┌────────

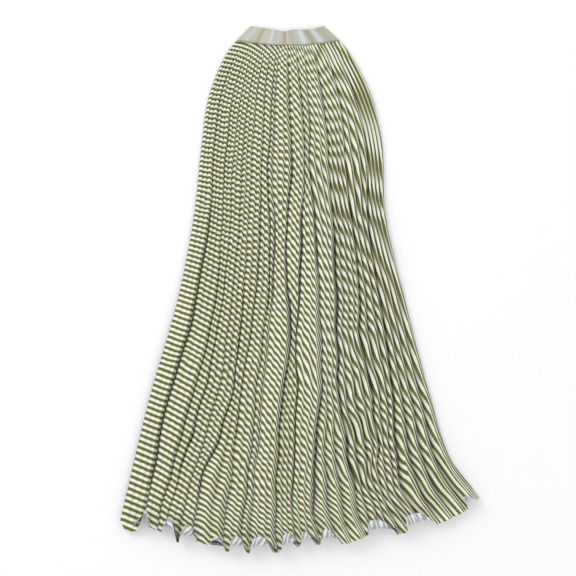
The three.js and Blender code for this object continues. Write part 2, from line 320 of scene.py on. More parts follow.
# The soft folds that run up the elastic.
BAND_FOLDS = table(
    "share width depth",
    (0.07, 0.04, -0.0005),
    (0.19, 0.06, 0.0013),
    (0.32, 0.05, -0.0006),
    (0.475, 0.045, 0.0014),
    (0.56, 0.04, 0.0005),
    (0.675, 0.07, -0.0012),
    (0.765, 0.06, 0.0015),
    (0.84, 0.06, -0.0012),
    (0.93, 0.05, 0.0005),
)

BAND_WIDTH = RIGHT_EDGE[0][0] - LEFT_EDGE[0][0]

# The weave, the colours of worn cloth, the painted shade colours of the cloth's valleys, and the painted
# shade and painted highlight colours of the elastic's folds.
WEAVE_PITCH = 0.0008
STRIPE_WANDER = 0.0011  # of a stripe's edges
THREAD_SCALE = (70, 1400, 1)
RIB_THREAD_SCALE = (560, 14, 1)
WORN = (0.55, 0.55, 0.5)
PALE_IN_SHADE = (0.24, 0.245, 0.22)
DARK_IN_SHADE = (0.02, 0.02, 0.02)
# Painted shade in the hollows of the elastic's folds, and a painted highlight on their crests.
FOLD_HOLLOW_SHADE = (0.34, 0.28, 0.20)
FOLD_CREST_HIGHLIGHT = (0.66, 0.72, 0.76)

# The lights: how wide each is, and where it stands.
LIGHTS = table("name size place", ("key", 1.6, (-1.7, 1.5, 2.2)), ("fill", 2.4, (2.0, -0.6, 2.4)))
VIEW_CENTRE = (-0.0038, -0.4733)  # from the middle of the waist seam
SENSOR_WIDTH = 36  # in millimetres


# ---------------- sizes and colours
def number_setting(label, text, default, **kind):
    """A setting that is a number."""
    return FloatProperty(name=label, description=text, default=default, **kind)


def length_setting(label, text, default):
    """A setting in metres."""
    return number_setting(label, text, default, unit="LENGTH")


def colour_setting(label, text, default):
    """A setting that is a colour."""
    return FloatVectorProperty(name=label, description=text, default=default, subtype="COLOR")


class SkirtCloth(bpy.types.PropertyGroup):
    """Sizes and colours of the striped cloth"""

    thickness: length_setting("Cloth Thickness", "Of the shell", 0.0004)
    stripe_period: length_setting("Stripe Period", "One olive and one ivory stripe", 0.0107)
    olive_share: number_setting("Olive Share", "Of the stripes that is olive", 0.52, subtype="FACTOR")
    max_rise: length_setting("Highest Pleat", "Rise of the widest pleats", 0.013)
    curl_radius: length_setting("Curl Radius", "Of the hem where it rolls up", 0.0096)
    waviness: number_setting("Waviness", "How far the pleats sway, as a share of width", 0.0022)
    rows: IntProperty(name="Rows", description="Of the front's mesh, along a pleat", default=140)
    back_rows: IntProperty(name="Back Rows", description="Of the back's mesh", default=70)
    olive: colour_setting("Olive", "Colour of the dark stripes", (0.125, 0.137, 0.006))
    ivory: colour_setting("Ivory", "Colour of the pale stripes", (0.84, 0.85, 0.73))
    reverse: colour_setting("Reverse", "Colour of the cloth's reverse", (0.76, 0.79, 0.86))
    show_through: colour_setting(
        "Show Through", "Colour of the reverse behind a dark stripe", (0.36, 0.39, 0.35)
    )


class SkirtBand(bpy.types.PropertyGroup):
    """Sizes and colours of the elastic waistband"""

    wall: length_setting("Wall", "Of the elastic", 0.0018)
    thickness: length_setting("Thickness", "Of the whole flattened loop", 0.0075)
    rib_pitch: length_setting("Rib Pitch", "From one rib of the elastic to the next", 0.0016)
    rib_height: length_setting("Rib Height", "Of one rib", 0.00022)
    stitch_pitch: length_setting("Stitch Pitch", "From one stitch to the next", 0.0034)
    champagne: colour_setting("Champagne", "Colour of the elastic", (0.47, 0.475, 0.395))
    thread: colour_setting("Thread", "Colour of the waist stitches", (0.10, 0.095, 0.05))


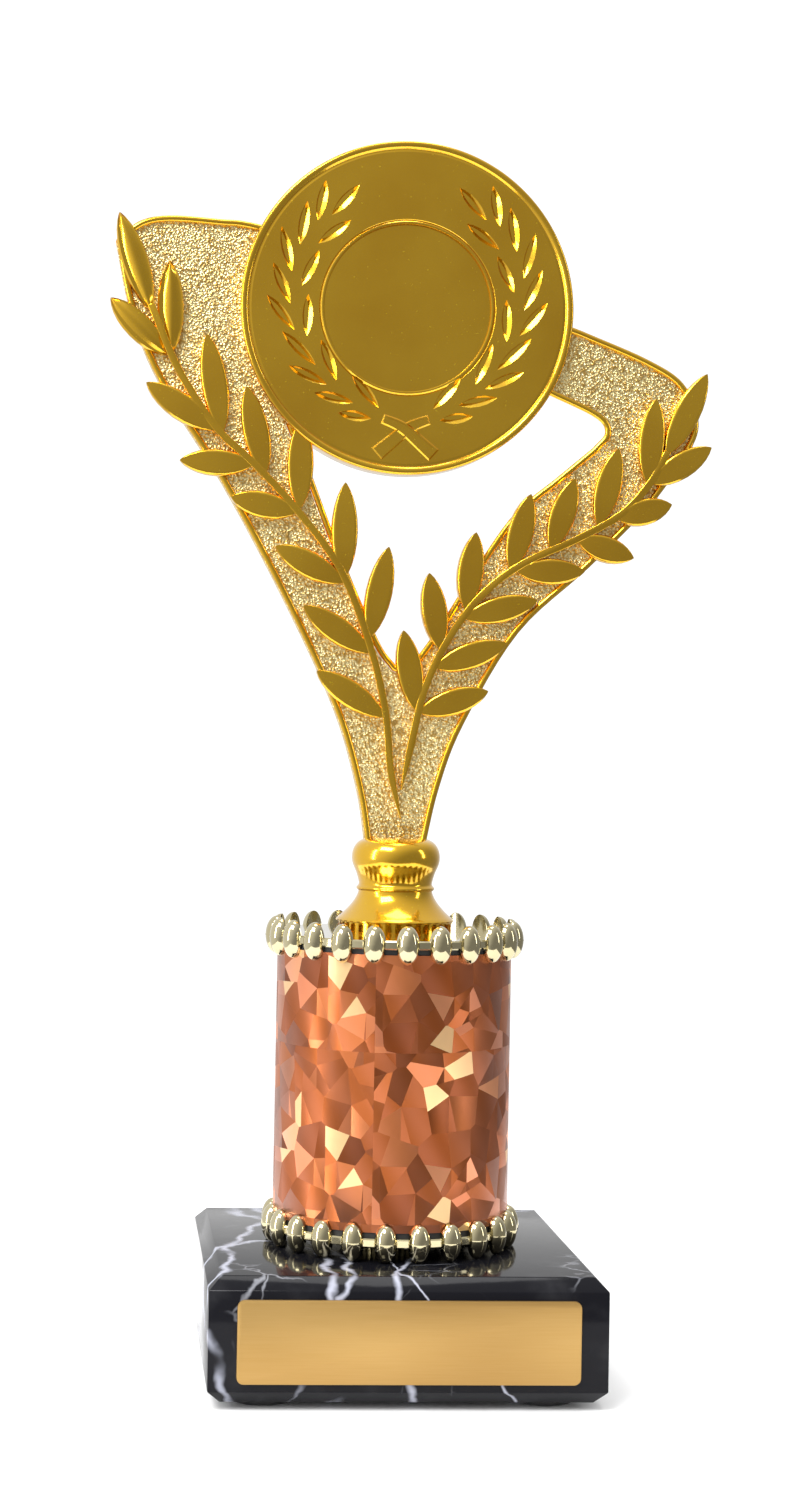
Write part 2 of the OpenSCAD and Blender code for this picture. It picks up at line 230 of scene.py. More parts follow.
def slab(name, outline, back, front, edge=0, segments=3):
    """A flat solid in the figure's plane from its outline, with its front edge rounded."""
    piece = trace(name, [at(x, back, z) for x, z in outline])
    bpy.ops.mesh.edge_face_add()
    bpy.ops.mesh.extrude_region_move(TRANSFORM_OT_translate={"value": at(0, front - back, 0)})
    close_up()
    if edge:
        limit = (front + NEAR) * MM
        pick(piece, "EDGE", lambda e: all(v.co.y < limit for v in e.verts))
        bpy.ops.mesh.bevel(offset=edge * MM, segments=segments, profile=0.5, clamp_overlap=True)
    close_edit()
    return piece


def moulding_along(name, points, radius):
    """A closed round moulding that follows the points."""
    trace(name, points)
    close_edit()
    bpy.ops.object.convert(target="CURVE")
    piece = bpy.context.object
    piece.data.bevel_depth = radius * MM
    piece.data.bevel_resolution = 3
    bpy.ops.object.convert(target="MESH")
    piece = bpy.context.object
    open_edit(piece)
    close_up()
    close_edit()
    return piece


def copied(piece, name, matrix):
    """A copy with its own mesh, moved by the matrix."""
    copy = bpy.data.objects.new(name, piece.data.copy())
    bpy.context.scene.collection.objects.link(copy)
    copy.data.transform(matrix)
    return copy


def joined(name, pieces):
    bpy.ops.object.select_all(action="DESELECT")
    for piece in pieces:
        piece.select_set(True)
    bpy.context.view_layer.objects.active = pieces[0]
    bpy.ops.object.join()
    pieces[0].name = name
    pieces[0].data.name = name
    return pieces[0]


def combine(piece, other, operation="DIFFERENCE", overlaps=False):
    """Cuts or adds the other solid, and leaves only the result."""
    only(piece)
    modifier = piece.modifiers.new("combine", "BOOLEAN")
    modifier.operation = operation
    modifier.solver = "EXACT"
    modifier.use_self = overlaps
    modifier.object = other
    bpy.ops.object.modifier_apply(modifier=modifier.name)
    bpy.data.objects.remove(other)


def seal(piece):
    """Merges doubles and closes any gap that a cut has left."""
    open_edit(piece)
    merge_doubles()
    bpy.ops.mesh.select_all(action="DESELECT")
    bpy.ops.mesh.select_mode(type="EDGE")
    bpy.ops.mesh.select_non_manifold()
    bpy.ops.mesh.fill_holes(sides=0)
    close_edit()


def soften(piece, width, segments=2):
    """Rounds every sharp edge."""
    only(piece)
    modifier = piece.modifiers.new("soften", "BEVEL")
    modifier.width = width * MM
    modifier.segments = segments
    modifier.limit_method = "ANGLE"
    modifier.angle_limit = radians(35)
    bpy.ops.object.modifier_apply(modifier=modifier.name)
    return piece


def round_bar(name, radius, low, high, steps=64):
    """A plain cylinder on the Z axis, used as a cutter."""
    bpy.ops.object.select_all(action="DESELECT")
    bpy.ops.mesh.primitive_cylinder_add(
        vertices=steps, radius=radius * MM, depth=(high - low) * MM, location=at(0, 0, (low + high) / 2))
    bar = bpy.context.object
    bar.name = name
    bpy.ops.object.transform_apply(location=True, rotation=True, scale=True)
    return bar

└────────

> Requirement
Copy out every line from the material above in which the word "More" appears.

> The reply
The three.js and Blender code for this object continues. Write part 2, from line 320 of scene.py on. More parts follow.
Write part 2 of the OpenSCAD and Blender code for this picture. It picks up at line 230 of scene.py. More parts follow.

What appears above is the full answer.